Thomas Trapham was born in Maidstone. He probably came to Abingdon in about 1630 after marrying a member of the locally prominent Tesdale family, leaders of the Puritan faction in Abingdon. He was licensed by the University of Oxford to practise surgery in March 1633, and two months later was received into the Company of Barber-Surgeons in London. It was no doubt by way of self-advertisement that in 1634 he presented the school of anatomy at the university with a skeleton he had prepared himself.
When the Civil War broke out in 1642 he became surgeon to John Hampden’s regiment which recruited in Abingdon, and later transferred to that of Major-General Skippon. Surgery at the time was not seen as a highly skilled profession, but military surgery seems to have carried more prestige. Trapham fought in the disastrous Lostwithiel campaign in 1644, and, in the following year, at the victorious battle of Naseby. In 1649, it was he who prepared the executed Charles I for burial, making a comment that made him infamous in many quarters: ‘he had sewn on the goose’s head’. Later in the same year, the newly-purged university awarded honorary degrees to a number of distinguished soldiers; Trapham became a Bachelor of Physick. A doctorate would follow in 1658.
Trapham was Cromwell’s personal surgeon on his Irish and Scottish campaigns in 1649 and 1651, and at the decisive battle of Worcester in the latter year. When the fighting was over, he was appointed surgeon of the military hospital at the Savoy in London, responsible for an average of 350 patients. During 1658, with an English army fighting in Flanders, he set up reception facilities for the sick and wounded at the ports, and, no doubt as a private venture, sent over £200-worth of medical supplies.
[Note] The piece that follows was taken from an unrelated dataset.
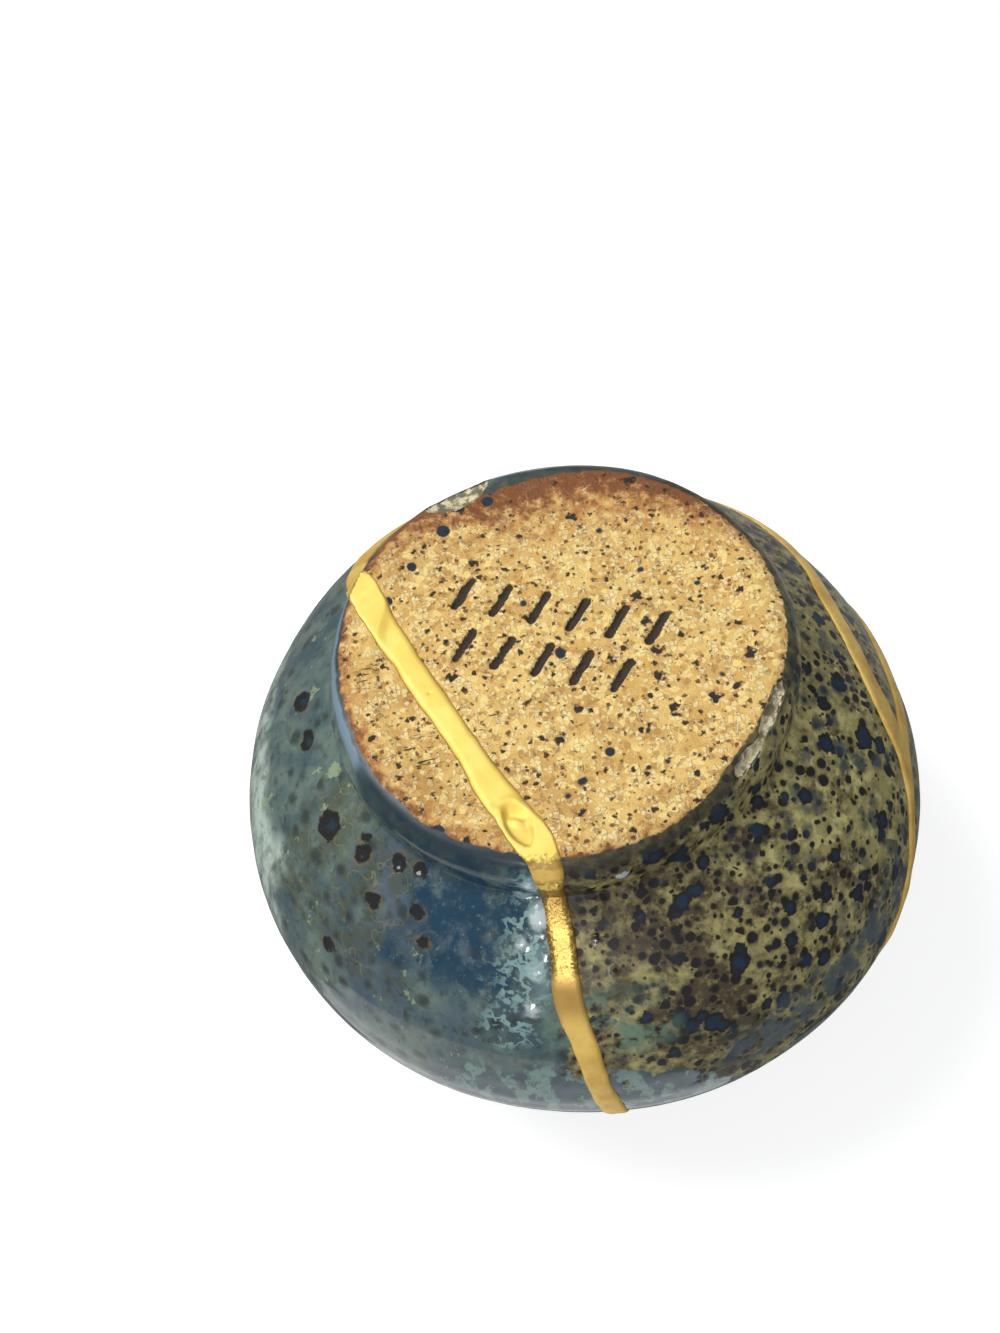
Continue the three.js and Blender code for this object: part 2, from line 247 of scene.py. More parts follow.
# Display colours of the finishes, each part 0 to 255
CLAY = {
    "ochre": (212, 168, 94), "sand": (232, 196, 118), "pale": (244, 218, 142), "cream": (250, 233, 174),
    "brown": (172, 124, 66), "dark": (122, 84, 46), "toast": (166, 98, 48), "scorch": (112, 58, 32),
    "pit": (66, 46, 30), "speck": (48, 40, 34), "blue_speck": (36, 46, 58), "stroke": (60, 50, 38),
    "chip": (228, 216, 178), "chip_shade": (124, 116, 90),
}
OLIVE = {
    "brown": (78, 68, 47), "olive": (160, 151, 96), "yellow": (194, 184, 122), "umber": (56, 48, 36),
    "dot": (28, 23, 25), "navy": (22, 46, 66), "edge": (48, 48, 38), "thin_edge": (72, 62, 46),
    # The last colour on the next line is a painted highlight for the olive side's blisters.
    "slate": (46, 60, 70), "slate_band": (76, 90, 96), "mist": (146, 154, 126), "painted_glint": (186, 198, 204),
}
SLATE = {
    "shade": (64, 84, 90), "grey_green": (102, 118, 108), "violet": (70, 87, 106), "rusty": (74, 78, 56),
    "brown": (44, 50, 46), "pale": (190, 206, 192), "frost": (120, 150, 140), "fleck": (146, 160, 122),
    # The first colour on the next line is painted for a highlight along the foot's rounded edge.
    "painted_highlight_blue": (122, 146, 162), "deep_blue": (12, 54, 76), "turquoise": (110, 136, 114),
    # The last colour on the next line is the blisters' milky glaze, painted brighter as a highlight.
    "teal": (46, 73, 86), "lace": (134, 164, 160), "milk": (104, 130, 136), "white": (206, 218, 218),
    "rusty_rim": (112, 94, 60), "crater": (33, 31, 30), "crater_middle": (34, 48, 60),
    "foot_blue": (20, 42, 54), "edge": (44, 52, 50), "thin_edge": (60, 62, 52), "thread": (150, 138, 94),
}
GILT = {
    "base": (246, 218, 112), "base_shade": (240, 206, 96), "ochre": (214, 172, 82), "bright": (226, 190, 102),
    "light_ochre": (238, 202, 108), "olive": (160, 124, 54), "brown": (122, 84, 34),
}
# Kinds of shader noise as (detail, roughness), from smooth to torn
DOT_EDGE = (1.0, 0.5)
SMOOTH = (2.0, 0.5)
SOFT = (3.0, 0.5)
SATIN = (3.0, 0.55)
PLAIN = (3.0, 0.6)
ROUGH = (3.0, 0.65)
GRITTY = (3.0, 0.7)
CRUMBLY = (4.0, 0.65)
FLECKED = (4.0, 0.68)
TORN = (4.0, 0.7)
# How far patterns are drawn out along x, y and the height
EVEN = (1, 1, 1)
RUN = (1, 1, 3)
FROST_RUN = (1, 1, 1.6)
FLECK_RUN = (1, 1, 1.8)
SCRATCH_LINES = (7, 1, 1)
# How a seed moves a pattern along x, y and the height
NOISE_SHIFT = (1, 1.7, 2.3)
CELL_SHIFT = (1, 1.3, 2.1)
# How wide the glaze's thin start at the foot is
SLATE_START = 2.4
OLIVE_START = 3.2

# The photograph's viewpoint: the camera's place, axes, sensor and lens, and its near clip in metres
CAMERA = {
    "at": (9.1, -124.9, -187.0),
    "right": (-0.9776, -0.1756, 0.1160),
    "up": (-0.2105, 0.8158, -0.5387),
    "back": (0.0, -0.5511, -0.8345),
    "sensor": 36.0,
    "lens": 40.51,
    "clip": 0.01,
}
# The stage, in metres: paper's grey and its own light, the floor, and a sheet at the mouth that fades out
PAPER = {"matt": (188, 188, 188), "lit": 0.72}
FLOOR = {"size": 1.4, "height": -0.0002}
SHEET = {"radius": 0.30, "solid": 0.16, "height": 0.0806}
# Soft studio lights: direction from the vase, distance and size in metres, and radiant power in watts
LIGHTS = {
    "key": {"from": (0.45, 0.25, -0.86), "far": 0.8, "size": 0.5, "power": 5.5},
    "spark": {"from": (0.25, -0.85, -0.46), "far": 0.8, "size": 0.14, "power": 1.6},
    "top": {"from": (0.35, -0.45, 0.82), "far": 1.0, "size": 1.4, "power": 3.5},
    "back": {"from": (-0.5, 0.8, 0.35), "far": 1.0, "size": 1.2, "power": 2},
}
MIDDLE = Vector((0, 0, 0.04))
# The studio's own light: its direction, how far round it the strength changes, and its strengths there
SKY = {
    "towards": (0.06, -0.56, -0.83), "turn": (-0.4, 0.8), "strength": (0.20, 0.40),
    "colour": (249.3, 251.6, 255),
}
WHITE = (255, 255, 255)


def clamp(value):
    return np.clip(value, 0.0, 1.0)


def smoothstep(low, high, value):
    share = clamp((value - low) / (high - low))
    return share * share * (3 - 2 * share)


def hump(value, middle, width):
    """1 at the middle, falling to 0 as a bell does."""
    return np.exp(-((value - middle) / width) ** 2)


def unit(vectors):
    return vectors / np.maximum(np.linalg.norm(vectors, axis=-1, keepdims=True), 1e-9)


def facing(azimuth, middle, half_width, softness):
    """1 within a range of azimuths, fading to 0 over a softness at both ends."""
    away = np.abs((azimuth - middle + 180) % 360 - 180)
    return 1 - smoothstep(half_width - softness / 2, half_width + softness / 2, away)


def on_side(azimuth, side):
    return facing(azimuth, *SIDES[side])


def turned(azimuth):
    """Unit vectors outwards from the axis at each azimuth."""
    angle = np.radians(azimuth)
    return np.stack([np.cos(angle), np.sin(angle), np.zeros_like(angle)], -1)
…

At the same time, he was becoming a leading Abingdon citizen. In October 1648, John Tesdale became mayor and Trapham was made a principal burgess. He was active enough in the town, but his principal field of action was the county. During the controversial rule of Cromwell’s major-generals, Trapham was one of the county commissioners and a land-tax assessor under William Goffe. Yet always his deepest interest was in religious affairs. He was a strong and aggressive Presbyterian, an active member of the Commission of Ejectors, which was set up in 1654 with the task of rooting out unsatisfactory clergymen, and also a member of a committee which endeavoured to reorganise the Berkshire parishes so as to eliminate those seen as either too conservative or too radical and scatter their congregations. These activities aroused great opposition and few were successful.
Immediately after the Restoration in 1660, Trapham was dismissed from the Abingdon Corporation. He was notable by his absence from the ‘voluntary’ tax lists of 1660-1 when prosperous citizens competed to show their allegiance to the restored monarchy by the sums they offered to pay. He remained a Presbyterian, which was now illegal, and appears from time to time with his wife Elizabeth in the court records, paying fines for worshipping at clandestine assemblies. The Hearth Tax records of 1663 show him as living in a house with seven chimneys; there were very few in Abingdon, other than inns, that had so many. It may be that he accommodated patients on the premises. He died in December 1683, and in spite of his religious record was buried at St Helen’s.
Little is known of Trapham’s family, but he had a son, also Thomas, who became a physician, made his career in Jamaica, and wrote what was probably the first specialised treatise on tropical diseases.